Data lines -

----

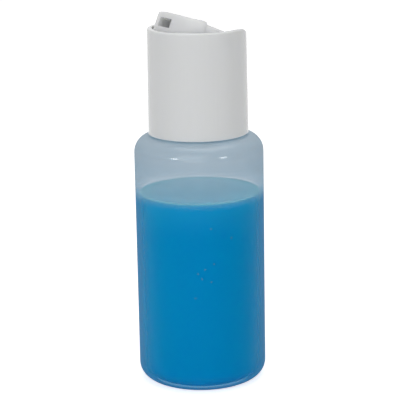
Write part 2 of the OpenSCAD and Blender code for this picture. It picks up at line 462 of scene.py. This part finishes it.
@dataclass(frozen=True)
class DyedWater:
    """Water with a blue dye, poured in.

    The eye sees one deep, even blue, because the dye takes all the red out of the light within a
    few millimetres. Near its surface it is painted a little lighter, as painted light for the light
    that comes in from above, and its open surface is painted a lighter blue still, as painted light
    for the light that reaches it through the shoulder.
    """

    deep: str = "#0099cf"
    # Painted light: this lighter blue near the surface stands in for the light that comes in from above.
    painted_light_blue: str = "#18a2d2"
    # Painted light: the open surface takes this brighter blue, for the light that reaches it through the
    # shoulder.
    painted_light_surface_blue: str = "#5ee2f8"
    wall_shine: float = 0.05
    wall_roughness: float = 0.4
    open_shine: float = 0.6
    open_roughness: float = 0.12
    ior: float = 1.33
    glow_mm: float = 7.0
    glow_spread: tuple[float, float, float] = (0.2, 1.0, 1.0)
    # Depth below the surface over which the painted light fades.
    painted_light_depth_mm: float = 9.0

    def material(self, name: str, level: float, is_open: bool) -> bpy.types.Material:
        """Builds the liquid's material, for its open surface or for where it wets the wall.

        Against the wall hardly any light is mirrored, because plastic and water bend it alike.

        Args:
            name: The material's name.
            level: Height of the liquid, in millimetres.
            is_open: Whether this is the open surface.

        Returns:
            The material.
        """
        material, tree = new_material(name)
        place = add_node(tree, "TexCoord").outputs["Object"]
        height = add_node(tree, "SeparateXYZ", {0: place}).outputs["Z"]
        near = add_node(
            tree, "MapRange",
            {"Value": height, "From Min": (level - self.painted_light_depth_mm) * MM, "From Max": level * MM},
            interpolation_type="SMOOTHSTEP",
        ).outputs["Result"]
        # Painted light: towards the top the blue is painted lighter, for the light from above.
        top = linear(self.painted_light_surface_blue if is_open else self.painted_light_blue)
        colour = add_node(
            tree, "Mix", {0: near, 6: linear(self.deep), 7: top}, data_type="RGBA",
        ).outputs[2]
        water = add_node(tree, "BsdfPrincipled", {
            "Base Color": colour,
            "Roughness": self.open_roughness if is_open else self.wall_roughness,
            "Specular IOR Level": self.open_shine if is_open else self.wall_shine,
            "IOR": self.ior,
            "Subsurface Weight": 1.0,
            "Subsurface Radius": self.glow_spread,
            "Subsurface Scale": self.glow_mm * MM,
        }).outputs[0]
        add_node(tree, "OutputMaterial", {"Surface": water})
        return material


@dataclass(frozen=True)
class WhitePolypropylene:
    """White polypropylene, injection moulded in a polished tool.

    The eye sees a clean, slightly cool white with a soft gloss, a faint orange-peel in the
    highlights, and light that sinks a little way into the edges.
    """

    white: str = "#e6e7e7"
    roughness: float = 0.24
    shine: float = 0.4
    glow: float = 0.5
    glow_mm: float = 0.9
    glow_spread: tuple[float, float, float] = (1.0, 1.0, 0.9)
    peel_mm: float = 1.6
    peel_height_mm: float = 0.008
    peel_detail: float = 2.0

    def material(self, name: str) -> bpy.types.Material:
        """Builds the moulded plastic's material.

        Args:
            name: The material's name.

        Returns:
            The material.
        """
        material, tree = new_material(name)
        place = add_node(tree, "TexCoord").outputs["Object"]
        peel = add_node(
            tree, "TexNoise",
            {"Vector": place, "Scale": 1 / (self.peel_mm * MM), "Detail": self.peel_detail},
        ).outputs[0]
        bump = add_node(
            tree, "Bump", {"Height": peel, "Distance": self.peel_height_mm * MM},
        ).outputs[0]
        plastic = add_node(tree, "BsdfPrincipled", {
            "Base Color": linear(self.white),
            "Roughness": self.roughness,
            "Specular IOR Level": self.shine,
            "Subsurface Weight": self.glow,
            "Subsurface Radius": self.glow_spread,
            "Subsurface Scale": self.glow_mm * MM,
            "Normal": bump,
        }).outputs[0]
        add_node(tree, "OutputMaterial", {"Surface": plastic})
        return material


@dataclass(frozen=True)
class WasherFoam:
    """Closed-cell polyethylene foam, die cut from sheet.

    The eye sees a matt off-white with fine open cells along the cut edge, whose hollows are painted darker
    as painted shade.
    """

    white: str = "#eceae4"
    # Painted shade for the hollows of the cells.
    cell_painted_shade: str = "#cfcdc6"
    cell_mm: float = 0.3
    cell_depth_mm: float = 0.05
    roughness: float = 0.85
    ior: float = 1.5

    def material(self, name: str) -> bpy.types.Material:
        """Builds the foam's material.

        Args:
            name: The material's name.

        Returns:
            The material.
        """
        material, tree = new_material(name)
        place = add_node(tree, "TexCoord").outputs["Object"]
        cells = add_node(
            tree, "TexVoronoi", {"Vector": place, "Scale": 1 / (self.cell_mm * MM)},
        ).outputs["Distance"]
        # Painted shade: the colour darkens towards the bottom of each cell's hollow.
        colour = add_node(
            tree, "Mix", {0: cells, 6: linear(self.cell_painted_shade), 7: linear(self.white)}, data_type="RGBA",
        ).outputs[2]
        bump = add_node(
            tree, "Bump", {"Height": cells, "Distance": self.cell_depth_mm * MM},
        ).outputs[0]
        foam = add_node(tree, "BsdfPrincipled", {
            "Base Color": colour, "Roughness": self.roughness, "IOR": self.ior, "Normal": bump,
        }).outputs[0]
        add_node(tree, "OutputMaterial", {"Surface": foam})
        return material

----

Task prompt - Everything from the first line of the material through the line containing "dye, poured in." is to be printed exactly; lines after that are to be left out.

Exercise solution -
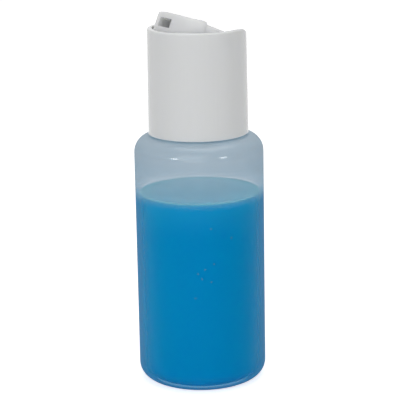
Write part 2 of the OpenSCAD and Blender code for this picture. It picks up at line 462 of scene.py. This part finishes it.
@dataclass(frozen=True)
class DyedWater:
    """Water with a blue dye, poured in.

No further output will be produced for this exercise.